Cryptocurrencies and Distributed Ledger Technology (DLT), including blockchain, have clear implications for the Future Operational Environment — affecting domestic infrastructure, the race for information sovereignty, domestic politics, and geopolitics. What may appear to be a purely economic factor is being used as a lever to affect state access to citizens’ personal information, control of information flows, and foreign relations both at a regional and global level.

Cryptocurrencies, untethered from traditional economic paradigms, can be used for illicit transactions in support of crime and terrorism, proliferation, countering sanctions, and potential existential economic threats. If money is an idea based on trust, understanding it is an information-related capability. A country’s degree of digital sovereignty can have both foreign policy and military consequences, so the race to control information is a significant effort in hybrid warfare.

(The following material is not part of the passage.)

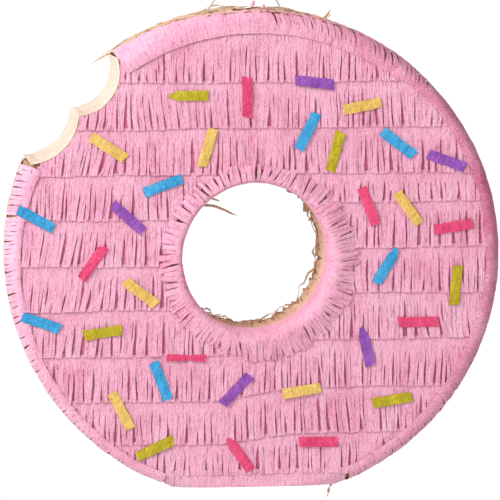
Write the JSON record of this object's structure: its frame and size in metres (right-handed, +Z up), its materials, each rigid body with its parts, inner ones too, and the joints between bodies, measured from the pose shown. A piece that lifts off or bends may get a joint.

Cryptocurrency in its “traditional” definition has three primary characteristics:

1) It is decentralized (i.e., the information is not held by one organization, such as a nation’s central bank or the Federal Reserve) and decisions to approve a payment and move “funds” from one account to another are made by multiple users, commonly known as “miners”;

2) Ownership of funds is anonymous – the system itself often does not require any identification for membership and a user’s identity is not identified in any way in the transfers (although identities could potentially be traced via IP addresses, credit card numbers, and e-mail addresses used); and

3) All transactions are transparent and immutable (unless overwritten by a longer chain) – once completed, everyone can see the accounts involved in the transaction, the amount, and when it was transferred.  Once transferred, there is (typically) no way to block the transfer, even if one party claims that the other did not provide the promised goods or services, or they were not of the commensurate quality, and there is no recourse regarding the seller/provider.

President Putin has both scared the public by talking about the criminal potential evidenced in cryptocurrencies, while simultaneously promoting the Digital Economy.  He has announced plans to launch the cryptoruble as part of realizing his Digital Economy platform. If Putin’s administration implements a DLT-based national cryptocurrency and legislates that all Russian citizens convert to the new system by allowing only one way to participate in the economy (e.g., by removing paper rubles from circulation), they will have an open ledger to every citizen’s finances. The state could also use it to exclude state-identified dissidents completely from the economy. 1

In a potential nightmare scenario, the elimination of the paper ruble would eliminate any ability for individuals to engage in anonymous transactions or even remain anonymous at all:

Cash is the most important factor in people’s freedom and independence. If we turn away from cash voluntarily… we’ll become bio-objects who are that much more manipulable. And if you even squeak, you’ll become a pariah in the best case scenario, and homeless in the worst case scenario, with no way to support yourself.”2

It begs the question whether the current freedom of speech netizens currently enjoy might also disappear, once each individual is ultimately trackable.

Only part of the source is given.